Chapitre VIII: Les Honneurs Qui Lui Furent Rendus Après Sa Mort

Et maintenant, j’accepte volontiers avec Planude qu’Ésope fut regretté par les plus grands et les plus sages hommes de la Grèce, qui témoignèrent aux Delphiens combien ils regrettaient sa mort. Mais j’ajoute que les Athéniens, en particulier, avaient tant d’honneur pour Ésope qu’ils lui érigèrent une magnifique statue dans leur ville ; prenant davantage en compte la grandeur de son mérite personnel que la bassesse de sa naissance et de sa condition. Je dis en outre que l’opinion générale qu’on avait de sa sagesse et de son intégrité encouragea les poètes à faire croire au peuple que les dieux l’avaient ressuscité, comme ils l’avaient fait pour Tyndare, Hercule, Glaucus et Hippolyte. Certains n’ont pas hésité à affirmer qu’il vécut de nombreuses années après sa résurrection et combattit deux fois du côté des Grecs contre les Perses dans les Thermopyles, ce qui doit avoir été plus de quatre-vingts ans après sa mort.
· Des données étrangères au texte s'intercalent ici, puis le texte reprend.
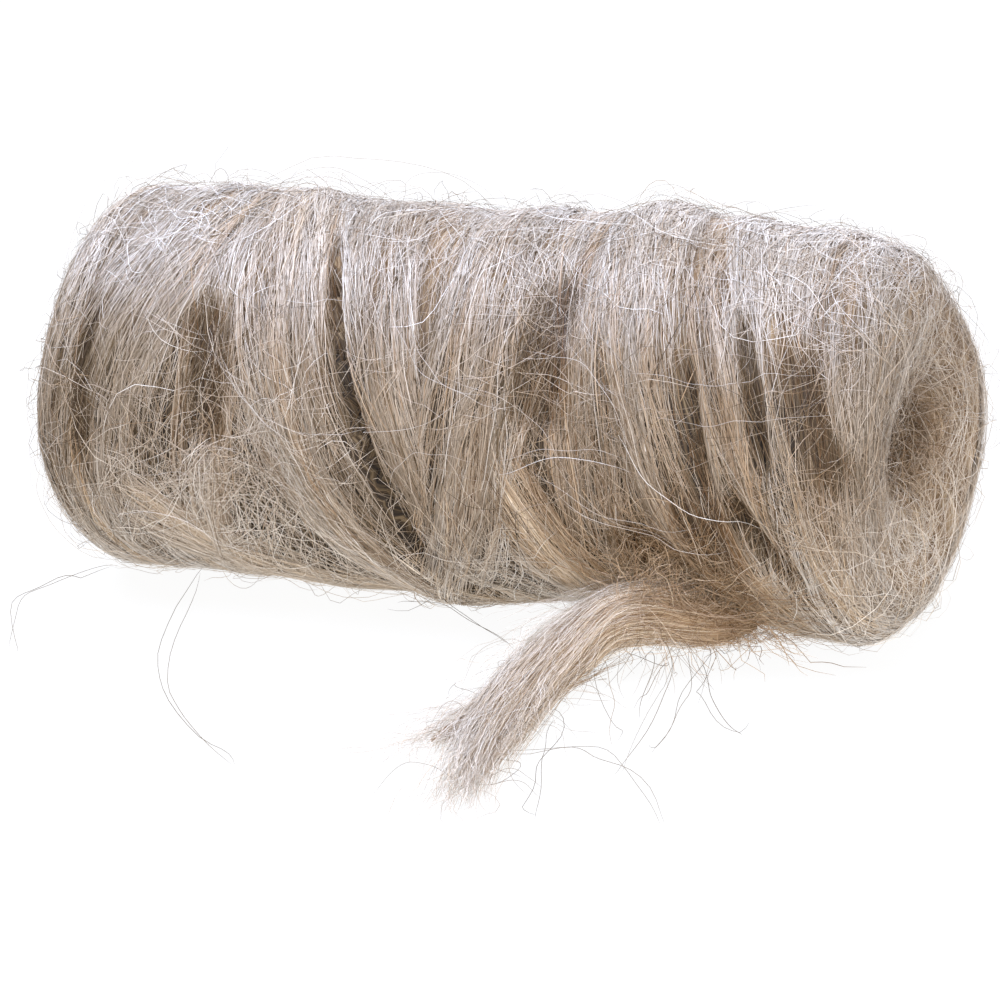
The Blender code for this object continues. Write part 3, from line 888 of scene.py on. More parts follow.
def loose_fibres(seed, count, sections, starts, fan):
    """Fibres of the loose end, side by side, crossing a little and fanning out towards its point.

    They start anywhere between two shares of the way along it.
    """
    rng = np.random.default_rng(seed)
    step = steps(10)
    start = rng.uniform(*starts, count)
    end = np.minimum(start + rng.uniform(0.30, 0.75, count), rng.normal(0.94, 0.08, count))
    end = np.maximum(end, start + 0.12)
    t = start[:, None] + (end - start)[:, None] * step
    held = np.clip(t, 0.0, 1.0)
    (x, y, centre, half_width, half_height), across = along_sections(sections, held)
    turn = rng.uniform(0.0, 2 * math.pi, count)
    depth = rng.random(count) ** 0.35
    side = depth * np.cos(turn)
    rise = depth * np.sin(turn)
    wide = np.maximum(half_width, 1.2)
    cross = rng.normal(0.0, 1.5, count)
    spread = (rng.normal(0.0, fan, count))[:, None] * np.clip(t - 0.4, 0.0, 1.0) ** 1.4 * 9.0
    off = side[:, None] * wide + cross[:, None] * (step - 0.5) + spread
    off += 0.55 * waves(rng, count, step, 0.5)
    high = centre + rise[:, None] * half_height + 0.4 * waves(rng, count, step, 0.9)
    past = (t - held) * LOOSE_LENGTH
    px = x + across[0] * off + across[1] * past
    py = y + across[1] * off - across[0] * past
    points = kept_clear(np.stack([px, py, np.maximum(high, LEAST_HEIGHT)], axis=-1), 0.1)
    facing = np.stack([across[0] * side[:, None], across[1] * side[:, None] - 0.3,
                       rise[:, None] + 0.6 + 0.0 * x], axis=-1)
    facing = facing + rng.normal(0.0, FACING_SPREAD, (count, 1, 3))
    tone = each_tone(rng, count, LOOSE.tone, LOOSE.spread)[:, None]
    tone = tone - LOOSE.shaded * smooth(1.0 - t / LOOSE_SHADE_END)
    tone += TONE_WAVE * waves(rng, count, step, 1.5)
    # Fibres that start near the root are painted yellower, with the roll's painted shade there.
    warmth = each_warmth(rng, count, LOOSE.warmth) + 0.2 * side + 0.5 * (1.0 - smooth(start / 0.4))
    return Fibres(points, facing, np.clip(tone, *FIBRE_TONES), np.clip(warmth, 0.0, 1.0),
                  rng.uniform(LOOSE.thinnest, LOOSE.thickest, count))


def fluff_fibres(seed, count, sections):
    """Short fine fibres that lie every way over the loose end and stick out past its edges."""
    rng = np.random.default_rng(seed)
    step = steps()
    t = rng.uniform(0.06, 1.0, count)
    (x, y, centre, half_width, half_height), across = along_sections(sections, t)
    side = rng.choice([-1.0, 1.0], count) * rng.random(count) ** 0.6
    rise = np.sqrt(1.0 - (0.98 * side) ** 2)
    heading = np.arctan2(-across[0], across[1]) + rng.normal(0.0, 0.45, count)
    turn = heading[:, None] + rng.normal(0.0, 1.1, count)[:, None] * (step - 0.3)
    turn += 0.35 * waves(rng, count, step, 1.1)
    piece = (rng.triangular(4.0, 7.0, 17.0, count) / (FIBRE_POINTS - 1))[:, None]
    px, py = walk(x + across[0] * side * half_width, y + across[1] * side * half_width, turn, piece)
    top = centre + rise * half_height
    pz = top[:, None] * (1.0 - 0.25 * step) + 0.1 + 0.5 * rng.random(count)[:, None]
    pz += 0.5 * waves(rng, count, step, 0.8)
    points = kept_clear(np.stack([px, py, np.maximum(pz, LEAST_HEIGHT)], axis=-1), 0.1)
    tone, warmth, thickness = each_look(rng, count, FLUFF)
    tone -= FLUFF.shaded * smooth(1.0 - t / LOOSE_SHADE_END)
    # Near the root they are painted yellower too, with the painted shade.
    return hanging(points, tone, warmth + 0.3 * (1.0 - smooth(t / 0.3)), thickness)


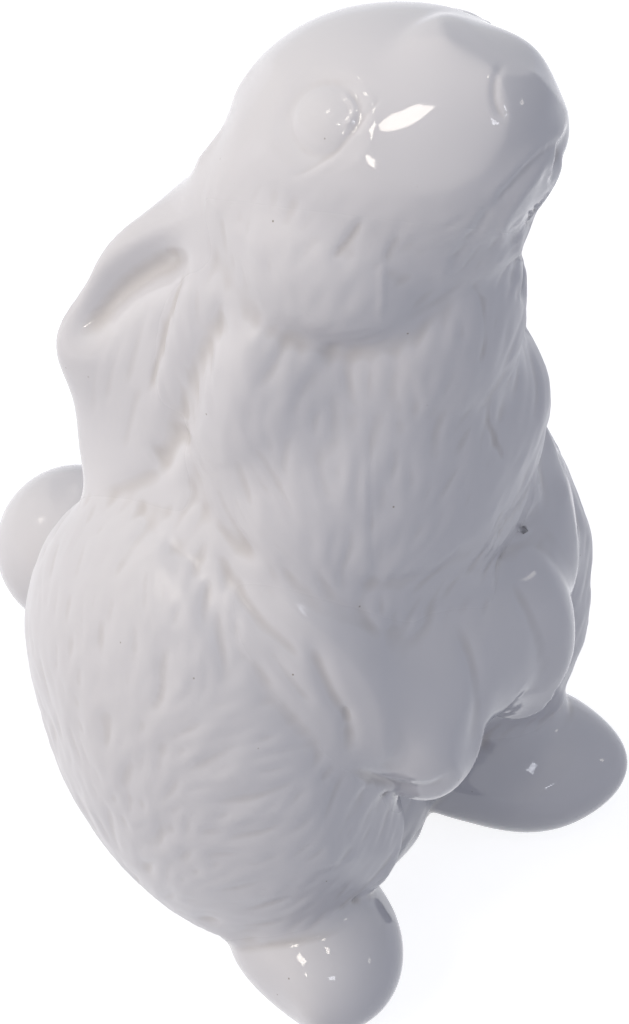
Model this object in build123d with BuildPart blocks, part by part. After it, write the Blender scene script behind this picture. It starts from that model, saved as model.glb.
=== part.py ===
"""A sitting lop-eared rabbit, slip cast in white porcelain and glazed.

Millimetres, +Z up. The rabbit faces -Y and its right side is at -X. The origin is the
middle of its resting face. Most forms are eggs: an outline of two quarter ellipses,
turned about its long axis and drawn out or in to its own depth. A form's place is
measured from the form that carries it.
"""
import os
from math import cos, radians, sin
from build123d import *

# Casting: the wall of the hollow trunk, its floor, and the hole that drains and vents it
wall = 4
floor = 5
vent_width = 9

# Trunk: a pear that leans forward, cut flat where it rests
trunk_width = 48
trunk_depth = 46
trunk_rise = 42
trunk_drop = 38
trunk_height = 34
trunk_lean = 10

# The fill between the hind feet
fill_width = 32
fill_depth = 17
fill_rise = 15
fill_height = 9
fill_forward = 15

# Chest: the furry ball above the forelegs
chest_width = 44
chest_depth = 36
chest_rise = 27
chest_drop = 18
chest_above = 31
chest_forward = 17
chest_lean = 6

# Back: one long form from the rump to the nape
back_width = 30
back_depth = 28
back_low_behind = 12
back_low_below = 4
back_high_behind = 6
back_high_above = 43

# Shoulders: they fill the neck out to the ears
shoulder_width = 24
shoulder_depth = 26
shoulder_rise = 21
shoulder_apart = 19
shoulder_behind = 5
shoulder_above = 15

# Throat: the front of the neck, up to the chin
throat_width = 24
throat_depth = 21
throat_rise = 20
throat_above = 24
throat_forward = 7
throat_lean = 5

# Head: a long form tipped back with its nose in the air, a blunt snout, a chin and full cheeks
head_width = 30.5
head_depth = 28.5
head_length = 41.5
head_above = 43.7
head_forward = 0.8
head_tip = 29
snout_width = 20.6
snout_rise = 10
snout_forward = 10.5
snout_above = 8.6
chin_width = 22
chin_depth = 18
chin_rise = 10
chin_forward = 9.2
chin_below = 2.6
cheek_width = 18
cheek_depth = 26
cheek_rise = 11
cheek_out = 8.8
cheek_forward = 0.2
cheek_below = 7.8
cheek_lean = -15

# Eyes: balls sunk in the sides of the head
eye_width = 9.6
eye_out = 9.2
eye_forward = 2.7
eye_above = 8.3

# Ears: lop ears laid back over the shoulders, scooped out on the outside under a thick rear rim
ear_width = 27.5
ear_thickness = 8
ear_root_out = 11.5
ear_root_behind = 9.5
ear_root_below = 6.8
ear_tip_in = 2.5
ear_tip_behind = 22.6
ear_tip_below = 8
ear_turn = -4
cup_width = 14
cup_rise = 13
cup_drop = 20
cup_sink = 2.8
cup_behind = 2
cup_above = 5

# Forelegs: from under the chest down to paws held together on the belly
foreleg_width = 18
foreleg_in = 2.5
foreleg_below = 1
wrist_out = 4
wrist_below = 5
paw_width = 15.5
paw_rise = 13
paw_apart = 17
paw_below = 23.5
paw_sink = 3.7
paw_lean = -9

# Haunches, hind feet and tail
haunch_width = 30
haunch_depth = 46
haunch_rise = 29
haunch_drop = 33
haunch_lean = -15
haunch_sink = 3.5
haunch_forward = 8.7
haunch_above = 2
foot_width = 20
foot_length = 29.5
foot_height = 15.5
foot_press = 2
foot_in = 1.8
foot_forward = 15.3
foot_splay = 30
tail_width = 21
tail_stand = 7
tail_height = 23.5

# Shares of a long egg's length at which it is widest, from its lower end
head_belly_share = 0.44
back_belly_share = 0.45
ear_belly_share = 0.52
foreleg_belly_share = 0.5
foot_belly_share = 0.58

right = -1
half = 0.5


def egg(width, depth, rise, drop):
    """An egg about the origin, standing on its long axis."""
    with BuildPart() as form:
        with BuildSketch(Plane.XZ):
            with BuildLine():
                EllipticalCenterArc((0, 0), width * half, rise, start_angle=0, arc_size=90)
                EllipticalCenterArc((0, 0), width * half, drop, start_angle=-90, arc_size=90)
                Line((0, -drop), (0, rise))
            make_face()
        revolve(axis=Axis.Z)
        scale(by=(1, depth / width, 1))
    return form.part


def long_egg(low, high, width, depth, belly_share, across=(1, 0, 0)):
    """An egg whose ends are at two points, and the seat that puts it there."""
    reach = high - low
    form = egg(width, depth, reach.length * (1 - belly_share), reach.length * belly_share)
    return form, Location(Plane(origin=low + reach * belly_share, x_dir=across, z_dir=reach))


def leaning(place, lean):
    """A seat tipped about the sideways axis: a positive lean is forward."""
    return Location(place, (lean, 0, 0))


# Body: trunk, fill, chest, back and throat cast as one
trunk_seat = leaning((0, 0, trunk_height), trunk_lean)
chest = Vector(0, -chest_forward, trunk_height + chest_above)
chest_seat = leaning(chest, chest_lean)
throat = chest + Vector(0, -throat_forward, throat_above)
rump = Vector(0, back_low_behind, trunk_height - back_low_below)
nape = chest + Vector(0, back_high_behind, back_high_above)
back_egg, back_seat = long_egg(rump, nape, back_width, back_depth, back_belly_share)
trunk_egg = egg(trunk_width, trunk_depth, trunk_rise, trunk_drop)
fill_egg = egg(fill_width, fill_depth, fill_rise, fill_rise)
chest_egg = egg(chest_width, chest_depth, chest_rise, chest_drop)
throat_egg = egg(throat_width, throat_depth, throat_rise, throat_rise)
shoulder_egg = egg(shoulder_width, shoulder_depth, shoulder_rise, shoulder_rise)
shoulder_places = [chest + Vector(side * shoulder_apart * half, shoulder_behind, shoulder_above) for side in (-1, 1)]

# Head forms, each from the middle of the head
middle = chest + Vector(0, -head_forward, head_above)
snout = middle + Vector(0, -snout_forward, snout_above)
chin = middle + Vector(0, -chin_forward, -chin_below)
cheek = middle + Vector(right * cheek_out, -cheek_forward, -cheek_below)
eye = middle + Vector(right * eye_out, -eye_forward, eye_above)
skull_egg = egg(head_width, head_depth, head_length * (1 - head_belly_share), head_length * head_belly_share)
snout_egg = egg(snout_width, snout_width, snout_rise, snout_rise)
chin_egg = egg(chin_width, chin_depth, chin_rise, chin_rise)
cheek_egg = egg(cheek_width, cheek_depth, cheek_rise, cheek_rise)
eye_egg = egg(eye_width, eye_width, eye_width * half, eye_width * half)

with BuildPart() as eye_right:
    with Locations(eye):
        add(eye_egg)

with BuildPart() as eye_left:
    mirror(eye_right.part, about=Plane.YZ)

with BuildPart() as closed_head:
    with Locations(leaning(middle, 90 - head_tip)):
        add(skull_egg)
    with Locations(snout):
        add(snout_egg)
    with Locations(chin):
        add(chin_egg)
    with Locations(leaning(cheek, cheek_lean)):
        add(cheek_egg)
    mirror(about=Plane.YZ)

with BuildPart() as head:
    add(closed_head.part)
    add(eye_right.part, mode=Mode.SUBTRACT)
    add(eye_left.part, mode=Mode.SUBTRACT)

with BuildPart() as closed_body:
    with Locations(trunk_seat):
        add(trunk_egg)
    with Locations((0, -fill_forward, fill_height)):
        add(fill_egg)
    with Locations(chest_seat):
        add(chest_egg)
    with Locations(back_seat):
        add(back_egg)
    with Locations(leaning(throat, throat_lean)):
        add(throat_egg)
    with Locations(*shoulder_places):
        add(shoulder_egg)
    add(closed_head.part, mode=Mode.SUBTRACT)
    split(bisect_by=Plane.XY, keep=Keep.TOP)

# The hollow: an inner trunk on a flat floor, and the vent through that floor
trunk_core = egg(trunk_width - 2 * wall, trunk_depth - 2 * wall, trunk_rise - wall, trunk_drop - wall)
with BuildPart() as hollow:
    with Locations(trunk_seat):
        add(trunk_core)
    split(bisect_by=Plane.XY.offset(floor), keep=Keep.TOP)
    with BuildSketch(Plane.XY):
        Circle(vent_width * half)
    extrude(amount=trunk_height)

with BuildPart() as body:
    add(closed_body.part)
    add(hollow.part, mode=Mode.SUBTRACT)

with BuildPart() as tail:
    with Locations((0, trunk_depth * half + tail_stand, tail_height)):
        add(egg(tail_width, tail_width, tail_width * half, tail_width * half))
    add(closed_body.part, mode=Mode.SUBTRACT)

# Foreleg: shoulder to wrist, with the paw's own egg, cut where the two paws meet
elbow = chest + Vector(right * (chest_width * half - foreleg_in), 0, -foreleg_below)
paw = chest + Vector(right * paw_apart * half, paw_sink - chest_depth * half, -paw_below)
wrist = paw + Vector(right * wrist_out, 0, -wrist_below)
foreleg_egg, foreleg_seat = long_egg(wrist, elbow, foreleg_width, foreleg_width, foreleg_belly_share)
with BuildPart() as foreleg_right:
    with Locations(foreleg_seat):
        add(foreleg_egg)
    with Locations(leaning(paw, paw_lean)):
        add(egg(paw_width, paw_width, paw_rise, paw_rise))
    split(bisect_by=Plane.YZ, keep=Keep.BOTTOM)
    add(closed_body.part, mode=Mode.SUBTRACT)

haunch = Vector(right * (trunk_width * half - haunch_sink), -haunch_forward, trunk_height + haunch_above)
with BuildPart() as haunch_right:
    with Locations(leaning(haunch, haunch_lean)):
        add(egg(haunch_width, haunch_depth, haunch_rise, haunch_drop))
    split(bisect_by=Plane.XY, keep=Keep.TOP)
    split(bisect_by=Plane.YZ, keep=Keep.BOTTOM)
    for neighbour in (closed_body, foreleg_right, tail):
        add(neighbour.part, mode=Mode.SUBTRACT)

# Hind foot: an egg lying down, blunt at the toe and pressed flat where it rests
foot_thickness = foot_height + foot_press
foot = Vector(haunch.X - right * foot_in, haunch.Y - foot_forward, foot_height - foot_thickness * half)
step = Vector(right * sin(radians(foot_splay)), -cos(radians(foot_splay)), 0) * foot_length * half
foot_egg, foot_seat = long_egg(foot - step, foot + step, foot_width, foot_thickness, foot_belly_share)
with BuildPart() as hind_foot_right:
    with Locations(foot_seat):
        add(foot_egg)
    split(bisect_by=Plane.XY, keep=Keep.TOP)
    for neighbour in (closed_body, haunch_right, foreleg_right):
        add(neighbour.part, mode=Mode.SUBTRACT)

# Ear: a flat egg from the back of the head down to the shoulder, with its cup scooped out
root = middle + Vector(right * ear_root_out, ear_root_behind, -ear_root_below)
tip = chest + Vector(right * (chest_width * half - ear_tip_in), ear_tip_behind, -ear_tip_below)
rearward = (sin(radians(ear_turn)), cos(radians(ear_turn)), 0)
ear_egg, ear_seat = long_egg(tip, root, ear_width, ear_thickness, ear_belly_share, rearward)
cup_seat = ear_seat * Location((cup_behind, ear_thickness * half, cup_above))
with BuildPart() as ear_right:
    with Locations(ear_seat):
        add(ear_egg)
    with Locations(cup_seat):
        add(egg(cup_width, cup_sink / half, cup_rise, cup_drop), mode=Mode.SUBTRACT)
    for neighbour in (closed_body, closed_head, haunch_right, foreleg_right):
        add(neighbour.part, mode=Mode.SUBTRACT)

pieces = {
    "body": body.part,
    "head": head.part,
    "tail": tail.part,
    "eye_right": eye_right.part,
    "eye_left": eye_left.part,
}
pairs = {"ear": ear_right, "foreleg": foreleg_right, "haunch": haunch_right, "hind_foot": hind_foot_right}
for name, piece in pairs.items():
    with BuildPart() as other_side:
        mirror(piece.part, about=Plane.YZ)
    pieces[name + "_right"] = piece.part
    pieces[name + "_left"] = other_side.part

# Set the figure so that its box is centred over the origin
centre = Compound(list(pieces.values())).bounding_box().center()
os.makedirs("parts", exist_ok=True)
for name, piece in pieces.items():
    seated = piece.moved(Location((-centre.X, -centre.Y, 0)))
    seated.label = name
    export_step(seated, f"parts/{name}.step")
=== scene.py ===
import math
import bpy
import numpy as np
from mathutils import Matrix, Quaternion, Vector, kdtree
from mathutils.bvhtree import BVHTree


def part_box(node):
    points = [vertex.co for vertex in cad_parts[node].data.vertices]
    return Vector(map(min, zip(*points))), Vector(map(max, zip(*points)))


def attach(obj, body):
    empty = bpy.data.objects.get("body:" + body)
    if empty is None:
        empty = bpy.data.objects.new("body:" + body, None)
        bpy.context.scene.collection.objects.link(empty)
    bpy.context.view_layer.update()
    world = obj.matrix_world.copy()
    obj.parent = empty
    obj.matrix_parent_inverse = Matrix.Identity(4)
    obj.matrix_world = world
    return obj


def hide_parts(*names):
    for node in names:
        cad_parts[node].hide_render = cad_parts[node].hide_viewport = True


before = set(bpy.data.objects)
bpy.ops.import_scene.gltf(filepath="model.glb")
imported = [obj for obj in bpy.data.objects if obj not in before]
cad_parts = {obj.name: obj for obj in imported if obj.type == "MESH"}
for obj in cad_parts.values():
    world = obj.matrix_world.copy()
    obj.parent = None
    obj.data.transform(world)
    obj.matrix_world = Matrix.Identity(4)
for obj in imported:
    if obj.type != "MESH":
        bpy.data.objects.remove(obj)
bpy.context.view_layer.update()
mm = 0.001
print("stage: frame loaded,", len(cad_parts), "nodes")


# Small helpers

def toLinear(hexColour):
    parts = [int(hexColour[i:i + 2], 16) / 255 for i in (1, 3, 5)]
    return tuple(p / 12.92 if p <= 0.04045 else ((p + 0.055) / 1.055) ** 2.4 for p in parts) + (1,)


def addNode(tree, kind, settings=None, inputs=None, links=None):
    node = tree.nodes.new(kind)
    for key, value in (settings or {}).items():
        setattr(node, key, value)
    for key, value in (inputs or {}).items():
        node.inputs[key].default_value = value
    for key, source in (links or {}).items():
        tree.links.new(source, node.inputs[key])
    return node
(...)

Mais ce sont de telles absurdités manifestes qu’elles se réfutent elles-mêmes. Il est tout aussi peu probable, comme certains l’ont affirmé, qu’il ait écrit deux livres sur ce qui lui est arrivé dans la ville de Delphes, à moins qu’on suppose qu’il y ait fait deux voyages et qu’il ait écrit sur le premier : car dans le dernier, il est très improbable qu’il ait eu du temps pour une telle œuvre ; cela ne peut non plus être fondé sur le témoignage d’un auteur digne de foi. Il est en effet le plus probable qu’il n’ait rien laissé d’écrit à part ses fables, qui, soit par l’élégance de la narration, soit par l’utilité de leur moralité, ont toujours été si hautement estimées que beaucoup d’entre elles sont restées dans la mémoire des hommes pendant plus de deux mille ans. Pourtant, je n’affirme pas que celles que Planude a publiées sont les véritables fables qu’Ésope a écrites, car Planude nous a donné trop d’occasions de douter de sa sincérité ; et aussi parce qu’il a omis dans sa collection de nombreuses fables que des auteurs anciens ont attribuées à Ésope. Si nous pouvions être certains qu’il s’agit de l’œuvre authentique d’Ésope, nous devrions sans aucun doute admettre que nous n’avons pas d’œuvres en prose plus anciennes, sauf les livres de Moïse et quelques autres de l’Ancien Testament.